-- Begin --

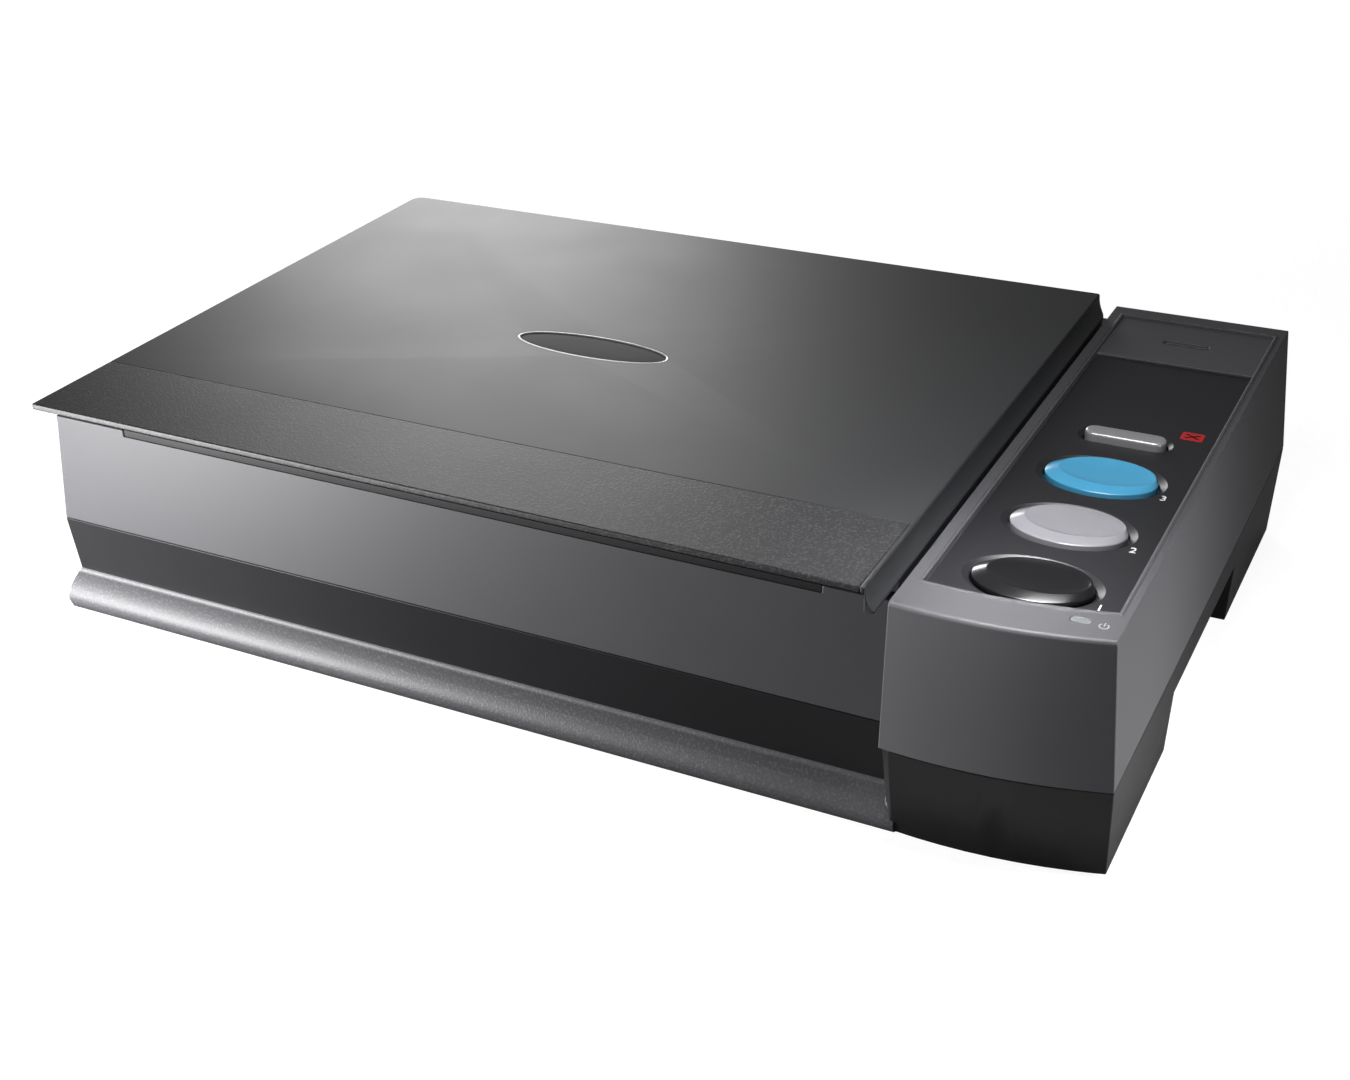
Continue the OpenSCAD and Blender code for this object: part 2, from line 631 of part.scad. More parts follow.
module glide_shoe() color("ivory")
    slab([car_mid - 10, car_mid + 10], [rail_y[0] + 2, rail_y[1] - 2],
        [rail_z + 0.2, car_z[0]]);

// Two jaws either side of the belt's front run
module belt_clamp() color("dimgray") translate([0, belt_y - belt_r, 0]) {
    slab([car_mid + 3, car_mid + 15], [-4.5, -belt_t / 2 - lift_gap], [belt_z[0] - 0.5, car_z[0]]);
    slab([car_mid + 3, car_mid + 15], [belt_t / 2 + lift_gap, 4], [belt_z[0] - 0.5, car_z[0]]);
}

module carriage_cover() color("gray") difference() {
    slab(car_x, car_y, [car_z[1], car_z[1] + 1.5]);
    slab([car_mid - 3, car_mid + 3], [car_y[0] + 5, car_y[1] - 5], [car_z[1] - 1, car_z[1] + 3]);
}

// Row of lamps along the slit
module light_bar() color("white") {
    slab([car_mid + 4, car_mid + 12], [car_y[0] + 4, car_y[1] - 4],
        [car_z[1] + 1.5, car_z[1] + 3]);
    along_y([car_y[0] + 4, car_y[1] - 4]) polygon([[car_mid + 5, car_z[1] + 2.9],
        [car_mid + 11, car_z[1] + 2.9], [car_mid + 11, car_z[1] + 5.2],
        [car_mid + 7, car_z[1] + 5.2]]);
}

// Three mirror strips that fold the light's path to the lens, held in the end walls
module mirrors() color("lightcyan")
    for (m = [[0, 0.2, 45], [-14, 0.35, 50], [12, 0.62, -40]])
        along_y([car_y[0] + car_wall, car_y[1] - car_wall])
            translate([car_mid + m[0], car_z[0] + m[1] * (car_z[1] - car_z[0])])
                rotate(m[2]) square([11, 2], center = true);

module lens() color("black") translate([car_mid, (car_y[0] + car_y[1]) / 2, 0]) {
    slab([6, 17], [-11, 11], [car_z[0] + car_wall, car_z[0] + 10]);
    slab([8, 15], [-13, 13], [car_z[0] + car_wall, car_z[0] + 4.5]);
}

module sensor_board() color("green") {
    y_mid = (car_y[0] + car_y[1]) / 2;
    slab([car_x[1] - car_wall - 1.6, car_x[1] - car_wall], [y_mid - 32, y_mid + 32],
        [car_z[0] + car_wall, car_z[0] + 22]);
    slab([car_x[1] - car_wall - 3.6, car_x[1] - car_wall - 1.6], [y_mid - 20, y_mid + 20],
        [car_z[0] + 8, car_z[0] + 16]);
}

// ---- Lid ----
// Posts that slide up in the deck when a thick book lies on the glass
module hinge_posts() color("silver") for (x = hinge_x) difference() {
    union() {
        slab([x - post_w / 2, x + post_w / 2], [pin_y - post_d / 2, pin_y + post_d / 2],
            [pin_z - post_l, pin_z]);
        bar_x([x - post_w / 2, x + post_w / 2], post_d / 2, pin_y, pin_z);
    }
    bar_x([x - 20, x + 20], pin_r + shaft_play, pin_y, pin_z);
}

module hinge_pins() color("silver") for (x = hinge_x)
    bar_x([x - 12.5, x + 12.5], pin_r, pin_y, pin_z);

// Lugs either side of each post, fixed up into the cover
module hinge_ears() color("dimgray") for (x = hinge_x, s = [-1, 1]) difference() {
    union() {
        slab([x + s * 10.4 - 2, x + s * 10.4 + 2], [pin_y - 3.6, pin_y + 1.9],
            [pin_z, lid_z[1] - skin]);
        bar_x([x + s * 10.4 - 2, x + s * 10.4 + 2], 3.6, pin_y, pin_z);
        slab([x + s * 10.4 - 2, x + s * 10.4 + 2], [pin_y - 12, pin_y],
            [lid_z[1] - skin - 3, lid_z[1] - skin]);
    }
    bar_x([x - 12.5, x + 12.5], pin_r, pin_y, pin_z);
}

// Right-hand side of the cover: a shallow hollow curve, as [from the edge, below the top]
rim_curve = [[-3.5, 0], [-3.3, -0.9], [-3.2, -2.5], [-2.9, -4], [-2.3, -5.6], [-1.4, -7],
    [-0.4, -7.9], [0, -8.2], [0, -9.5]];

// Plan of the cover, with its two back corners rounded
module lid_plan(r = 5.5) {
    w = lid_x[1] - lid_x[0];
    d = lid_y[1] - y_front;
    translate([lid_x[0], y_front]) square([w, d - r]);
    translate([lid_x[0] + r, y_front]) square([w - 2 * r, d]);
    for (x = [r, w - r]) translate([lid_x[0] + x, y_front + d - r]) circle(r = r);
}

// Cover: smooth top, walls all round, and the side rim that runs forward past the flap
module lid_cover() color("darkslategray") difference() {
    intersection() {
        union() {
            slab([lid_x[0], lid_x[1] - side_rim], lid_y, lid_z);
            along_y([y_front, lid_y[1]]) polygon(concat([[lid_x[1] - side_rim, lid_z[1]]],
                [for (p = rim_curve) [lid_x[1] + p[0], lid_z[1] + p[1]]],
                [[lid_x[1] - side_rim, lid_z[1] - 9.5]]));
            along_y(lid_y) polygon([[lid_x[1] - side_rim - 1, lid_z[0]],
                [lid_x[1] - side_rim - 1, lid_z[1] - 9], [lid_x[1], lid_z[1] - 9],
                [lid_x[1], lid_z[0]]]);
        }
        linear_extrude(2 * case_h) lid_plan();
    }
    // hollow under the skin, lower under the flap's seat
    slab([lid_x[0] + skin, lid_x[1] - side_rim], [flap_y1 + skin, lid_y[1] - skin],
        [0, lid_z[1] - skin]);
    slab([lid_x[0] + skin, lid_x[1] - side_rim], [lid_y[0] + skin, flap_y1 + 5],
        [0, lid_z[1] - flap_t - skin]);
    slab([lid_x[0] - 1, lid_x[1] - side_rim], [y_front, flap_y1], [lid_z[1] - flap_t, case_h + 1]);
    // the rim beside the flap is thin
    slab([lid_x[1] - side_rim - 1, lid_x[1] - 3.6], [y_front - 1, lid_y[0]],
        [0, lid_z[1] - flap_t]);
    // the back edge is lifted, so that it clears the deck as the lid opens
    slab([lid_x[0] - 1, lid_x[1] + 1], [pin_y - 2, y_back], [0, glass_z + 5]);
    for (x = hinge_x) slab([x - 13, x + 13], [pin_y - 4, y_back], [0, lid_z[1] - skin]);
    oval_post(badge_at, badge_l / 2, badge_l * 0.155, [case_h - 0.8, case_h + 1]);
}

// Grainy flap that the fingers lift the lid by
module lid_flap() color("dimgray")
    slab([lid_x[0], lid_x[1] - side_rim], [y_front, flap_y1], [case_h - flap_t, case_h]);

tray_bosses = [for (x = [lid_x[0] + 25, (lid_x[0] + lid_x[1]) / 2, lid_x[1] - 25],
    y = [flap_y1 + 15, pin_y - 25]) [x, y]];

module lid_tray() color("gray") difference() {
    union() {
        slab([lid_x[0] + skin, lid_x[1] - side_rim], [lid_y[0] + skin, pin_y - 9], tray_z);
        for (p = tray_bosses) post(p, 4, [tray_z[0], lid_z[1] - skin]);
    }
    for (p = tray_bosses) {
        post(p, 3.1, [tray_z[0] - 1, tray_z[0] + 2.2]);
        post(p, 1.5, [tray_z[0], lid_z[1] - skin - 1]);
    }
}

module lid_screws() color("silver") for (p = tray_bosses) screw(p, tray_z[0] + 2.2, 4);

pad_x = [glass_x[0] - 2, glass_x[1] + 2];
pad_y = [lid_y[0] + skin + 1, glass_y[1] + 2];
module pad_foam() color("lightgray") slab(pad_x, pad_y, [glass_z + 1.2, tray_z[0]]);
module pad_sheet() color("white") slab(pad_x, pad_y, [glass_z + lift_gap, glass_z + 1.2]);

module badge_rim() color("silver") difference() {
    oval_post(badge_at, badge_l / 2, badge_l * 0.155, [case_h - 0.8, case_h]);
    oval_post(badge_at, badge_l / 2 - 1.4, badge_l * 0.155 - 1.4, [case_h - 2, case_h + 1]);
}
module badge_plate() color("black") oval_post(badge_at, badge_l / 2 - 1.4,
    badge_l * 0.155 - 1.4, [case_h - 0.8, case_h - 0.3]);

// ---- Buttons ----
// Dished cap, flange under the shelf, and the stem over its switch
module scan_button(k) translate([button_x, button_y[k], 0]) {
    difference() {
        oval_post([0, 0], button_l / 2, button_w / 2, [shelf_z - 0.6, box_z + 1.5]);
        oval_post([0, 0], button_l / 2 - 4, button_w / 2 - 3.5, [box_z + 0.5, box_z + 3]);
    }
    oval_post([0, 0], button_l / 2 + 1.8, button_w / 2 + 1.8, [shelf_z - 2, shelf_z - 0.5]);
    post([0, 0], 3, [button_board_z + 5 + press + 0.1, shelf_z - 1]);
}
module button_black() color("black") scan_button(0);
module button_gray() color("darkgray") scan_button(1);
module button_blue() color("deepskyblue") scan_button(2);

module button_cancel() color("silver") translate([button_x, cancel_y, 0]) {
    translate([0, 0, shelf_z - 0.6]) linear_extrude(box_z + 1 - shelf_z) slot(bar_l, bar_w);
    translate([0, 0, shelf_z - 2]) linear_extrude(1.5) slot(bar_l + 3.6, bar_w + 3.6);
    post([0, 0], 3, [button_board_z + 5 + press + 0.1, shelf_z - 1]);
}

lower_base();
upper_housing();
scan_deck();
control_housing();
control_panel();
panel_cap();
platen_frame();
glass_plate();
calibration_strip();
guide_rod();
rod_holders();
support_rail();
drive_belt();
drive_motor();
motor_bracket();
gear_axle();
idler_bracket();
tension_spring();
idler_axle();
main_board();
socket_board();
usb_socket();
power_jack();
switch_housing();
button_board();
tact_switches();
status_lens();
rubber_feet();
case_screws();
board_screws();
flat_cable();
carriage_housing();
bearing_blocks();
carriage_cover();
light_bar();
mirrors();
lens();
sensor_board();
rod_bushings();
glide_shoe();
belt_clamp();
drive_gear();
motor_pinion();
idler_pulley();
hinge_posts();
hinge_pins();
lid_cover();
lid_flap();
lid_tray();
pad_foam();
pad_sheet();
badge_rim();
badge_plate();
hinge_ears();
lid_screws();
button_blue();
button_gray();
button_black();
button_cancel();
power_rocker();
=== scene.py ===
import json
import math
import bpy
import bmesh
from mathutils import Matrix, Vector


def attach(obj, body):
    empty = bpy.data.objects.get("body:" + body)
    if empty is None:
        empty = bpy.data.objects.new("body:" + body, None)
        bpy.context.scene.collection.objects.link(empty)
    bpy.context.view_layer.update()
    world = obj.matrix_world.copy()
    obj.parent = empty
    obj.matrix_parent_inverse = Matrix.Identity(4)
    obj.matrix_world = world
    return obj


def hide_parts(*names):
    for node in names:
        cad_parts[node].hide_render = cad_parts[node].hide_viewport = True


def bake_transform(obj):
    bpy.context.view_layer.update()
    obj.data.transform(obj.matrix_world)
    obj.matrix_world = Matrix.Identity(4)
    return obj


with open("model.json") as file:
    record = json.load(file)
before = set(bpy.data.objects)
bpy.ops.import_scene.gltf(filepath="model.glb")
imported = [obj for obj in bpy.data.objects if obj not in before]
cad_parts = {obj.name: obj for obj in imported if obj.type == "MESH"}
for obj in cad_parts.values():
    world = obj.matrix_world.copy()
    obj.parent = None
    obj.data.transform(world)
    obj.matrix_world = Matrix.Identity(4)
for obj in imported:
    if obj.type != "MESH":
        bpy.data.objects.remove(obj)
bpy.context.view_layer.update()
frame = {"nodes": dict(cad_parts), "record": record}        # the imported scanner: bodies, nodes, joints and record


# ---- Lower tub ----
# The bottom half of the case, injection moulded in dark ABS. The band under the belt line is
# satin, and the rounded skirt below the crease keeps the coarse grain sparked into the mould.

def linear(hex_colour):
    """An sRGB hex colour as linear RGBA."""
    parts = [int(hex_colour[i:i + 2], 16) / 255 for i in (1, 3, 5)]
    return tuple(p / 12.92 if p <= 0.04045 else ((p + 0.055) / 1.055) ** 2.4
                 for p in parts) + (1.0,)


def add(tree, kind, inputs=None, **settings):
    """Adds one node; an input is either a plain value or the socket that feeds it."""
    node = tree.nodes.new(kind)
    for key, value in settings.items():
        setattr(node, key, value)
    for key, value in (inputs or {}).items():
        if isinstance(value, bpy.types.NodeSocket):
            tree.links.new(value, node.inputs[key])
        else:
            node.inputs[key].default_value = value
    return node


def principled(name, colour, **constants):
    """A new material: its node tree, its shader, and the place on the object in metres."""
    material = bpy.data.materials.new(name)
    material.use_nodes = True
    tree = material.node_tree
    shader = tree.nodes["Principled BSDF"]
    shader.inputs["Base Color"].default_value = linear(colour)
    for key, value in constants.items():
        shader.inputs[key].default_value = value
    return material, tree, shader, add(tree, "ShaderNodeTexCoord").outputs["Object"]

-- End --

**Stated problem**
Find every line with the word "context" and state how many there are, with no other words.

**Task answer**
4